The Swensons had been marooned for several months on the fur trading ship
Nanuk, icebound at North Cape, while Captain Milovzorov had been icebound
here aboard the Russian ship Stavropol, of which he is the master. Swenson
is head of the Swenson fur trading company which owns the Nanuk.
Captain Reid flew one of the Fairchild planes sent north to engage in
the search for Carl Ben Eielson and Earl Borland, who were lost Nov. 9
while attempting a flight to the Nanuk. The wreckage of their plane was
found recently 90 miles southeast of North Cape, but their bodies have
not been recovered. Published February 9 1930 in Huntsville, AL newspaper,
Section 1, Page 1, Column 7
FATE OF EIELSON IS DEFINITELY DETERMINED
POINT BARROW, Alaska, Feb. 17, 1930 (AP) The fate of Carl Ben Eielson,
noted Arctic flier, and Earl Borland, his companion was definitely established
today with the receipt of radio advices telling of the finding of Borlands
body buried in the snow at the spot near North Cape where their plane
crashed Nov. 9.
Recovery of Borlands body removed any doubts that the men had perished,
although, death of the fliers had been accepted as a certainty following
the finding the scattered wreckage of the plane.

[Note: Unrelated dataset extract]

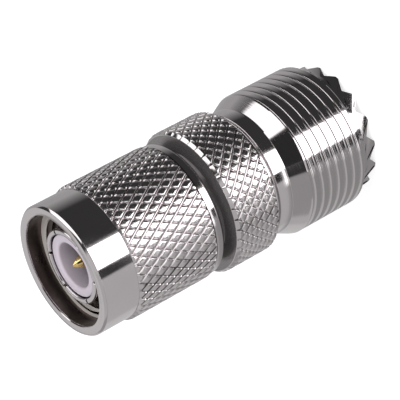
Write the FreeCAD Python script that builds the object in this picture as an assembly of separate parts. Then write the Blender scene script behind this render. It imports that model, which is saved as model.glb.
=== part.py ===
import FreeCAD, Part
import math
import os

# Coax adapter, plug of the 7/16-28 threaded pattern to socket of the 5/8-24 pattern.
# It stands on the tooth tips of its socket end: Z = 0 is the plane of the tips, the
# Z axis is the axis of every turned piece, and the plug's mouth faces up. Millimetres.

# Socket end, outside, stacked upward from the tooth tips
tooth_count = 16
tooth_height = 1.1
tooth_tip_width = 0.4
tooth_turn = 20.0
rim_r = 7.05
rim_length = 2.3
barrel_thread_r = 7.9375
barrel_thread_length = 7.35
run_in_length = 1.85
neck_r = 7.05
neck_length = 1.6
undercut_r = 6.8
undercut_length = 0.8

# Grip, part of the same turned piece. Both knurls have larger diamonds here than in the photo.
grip_r = 7.875
grip_length = 5.5
grip_face_r = 7.6
grip_front_chamfer = 0.35
grip_knurl_count = 32
grip_knurl_angle = 45.0
knurl_depth = 0.32
knurl_wall = 0.12

# Socket end, inside
socket_bore_r = 6.35
socket_bore_depth = 8.9
seat_r = 5.9
seat_length = 4.0
through_bore_r = 3.0
retainer_thickness = 1.0
retainer_gap = 0.1
boss_r = 4.6
boss_recess = 1.6
hub_length = 6.6

# Socket contact and pin
contact_r = 2.85
contact_bore_r = 2.03
contact_bore_depth = 9.5
contact_tip_recess = 1.3
contact_length = 11.1
contact_slot_count = 4
contact_slot_width = 0.5
contact_slot_depth = 8.0
contact_lead_in = 0.3
contact_stem_r = 1.2
contact_stem_length = 8.4
pin_r = 0.685
pin_root_r = 0.85
pin_shoulder_r = 1.2
pin_shoulder_length = 1.8
pin_stud_r = 0.5
pin_stud_length = 1.8
pin_recess = 0.05
pin_cone_length = 1.35
pin_tip_r = 0.13

# Plug end: stem, ferrule, insulator, gasket, snap ring
stem_length = 5.8
ferrule_base_r = 4.3
ferrule_seat_depth = 3.9
ferrule_collar_rise = 1.4
ferrule_recess = 1.1
finger_r = 4.05
finger_tip_chamfer = 0.1
finger_bore_r = 3.5
finger_bore_depth = 6.5
finger_slot_count = 6
finger_slot_width = 0.3
finger_slot_depth = 5.4
finger_slot_turn = 20.0
front_insulator_r = 3.4
front_insulator_recess = 1.35
flange_length = 1.7
well_r = 2.45
well_depth = 5.3
well_chamfer = 0.2
gasket_thickness = 1.2
ring_thickness = 0.8
ring_height_on_stem = 3.0
ring_wall = 1.2
ring_bite = 0.4
ring_gap_angle = 24.0

# Coupling nut
nut_gap = 1.05
nut_length = 14.95
nut_band_r = 7.1
nut_band_length = 4.1
nut_knurl_r = 7.4
nut_knurl_count = 36
nut_knurl_angle = 30.0
nut_rim_r = 7.25
nut_rim_length = 1.15
nut_rim_chamfer = 0.4
nut_front_chamfer = 0.2
nut_front_length = 0.25
mouth_r = 6.0
mouth_depth = 1.9
nut_thread_r = 5.16
nut_thread_length = 6.0
nut_thread_chamfer = 0.15
nut_bore_r = 5.85

# Clearances
running_gap = 0.1
sliding_gap = 0.05
snug_gap = 0.02

# Heights that the stacked lengths give
thread_bottom = rim_length
thread_top = thread_bottom + barrel_thread_length
neck_bottom = thread_top + run_in_length
neck_top = neck_bottom + neck_length
grip_bottom = neck_top + undercut_length
grip_top = grip_bottom + grip_length
shoulder = grip_top + stem_length
nut_bottom = grip_top + nut_gap
nut_top = nut_bottom + nut_length
seat_top = socket_bore_depth + seat_length
ferrule_bottom = shoulder - ferrule_seat_depth
flange_bottom = ferrule_bottom - flange_length
ferrule_tip = nut_top - ferrule_recess
insulator_face = nut_top - front_insulator_recess
pin_shoulder_bottom = contact_tip_recess + contact_length + contact_stem_length
ring_bottom = grip_top + ring_height_on_stem
ring_top = ring_bottom + ring_thickness

# Radii that follow from fits
stem_r = nut_bore_r - running_gap
ring_outer_r = nut_bore_r + ring_bite
ring_inner_r = ring_outer_r - ring_wall
ring_groove_r = ring_inner_r - sliding_gap
nut_groove_r = ring_outer_r + running_gap

UP = FreeCAD.Vector(0, 0, 1)
ORIGIN = FreeCAD.Vector(0, 0, 0)


def turned(outline):
    """Turn a closed outline of (radius, height) points about the Z axis."""
    points = [FreeCAD.Vector(r, 0, z) for r, z in outline]
    face = Part.Face(Part.makePolygon(points + points[:1]))
    return face.revolve(ORIGIN, UP, 360)


def rod(radius, low, high):
    return Part.makeCylinder(radius, high - low, FreeCAD.Vector(0, 0, low))


def save(shape, name):
    if not shape.isValid() or not shape.Solids:
        raise ValueError(name + " is not a sound solid")
    shape.exportStep("parts/" + name + ".step")
    print(name, len(shape.Solids), "solid,", round(shape.Volume, 2), "mm3")


def radial_slots(count, width, low, high, reach, turn=0.0):
    """Blades that stand on the axis and cut one slot each, evenly spaced from the angle turn."""
    blades = []
    for index in range(count):
        blade = Part.makeBox(reach, width, high - low, FreeCAD.Vector(0, -width / 2, low))
        blade.rotate(ORIGIN, UP, turn + 360 * index / count)
        blades.append(blade)
    return Part.makeCompound(blades)


def knurled_ring(peak_r, starts, angle, low, high, hole_r):
    """A ring faced with a diamond knurl: two sets of V grooves crossing at +angle and -angle.

    The crossings and the diamonds' points make a lattice of half pitches, and every cell
    between them is split along its groove. The first and last rows end at groove depth.
    """
    groove_r = peak_r - knurl_depth
    pitch_round = 2 * math.pi * peak_r / starts
    half_pitch_along = pitch_round / math.tan(math.radians(angle)) / 2
    rows = max(2, round((high - low) / half_pitch_along))
    columns = 2 * starts

    def corner(column, row):
        on_peak = (column + row) % 2 == 0 and 0 < row < rows
        radius = peak_r if on_peak else groove_r
        turn = 2 * math.pi * (column % columns) / columns
        height = low + (high - low) * row / rows
        return FreeCAD.Vector(radius * math.cos(turn), radius * math.sin(turn), height)

    faces = []
    for row in range(rows):
        for column in range(columns):
            a = corner(column, row)
            b = corner(column + 1, row)
            c = corner(column + 1, row + 1)
            d = corner(column, row + 1)
            if (column + row) % 2:
                triangles = ((a, b, c), (a, c, d))
            else:
                triangles = ((a, b, d), (b, c, d))
            for p, q, r in triangles:
                faces.append(Part.Face(Part.makePolygon([p, q, r, p])))
    for row in (0, rows):
        rim = [corner(column, row) for column in range(columns)]
        faces.append(Part.Face(Part.makePolygon(rim + rim[:1])))
    shell = Part.makeShell(faces)
    shell.sewShape()
    solid = Part.makeSolid(shell)
    return solid.cut(rod(hole_r, low - 1, high + 1))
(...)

Advices relayed from Pilot Harold Gillam, who had been at the scene of
the wreckage, said Borlands body was located last Thursday under
five feet of snow. It lay near the engine which had been hurled 100 feet
from the wrecked ship.
Indications were that Borland was killed instantly when the plane struck
the Tundra and searchers said Eielson also must have been.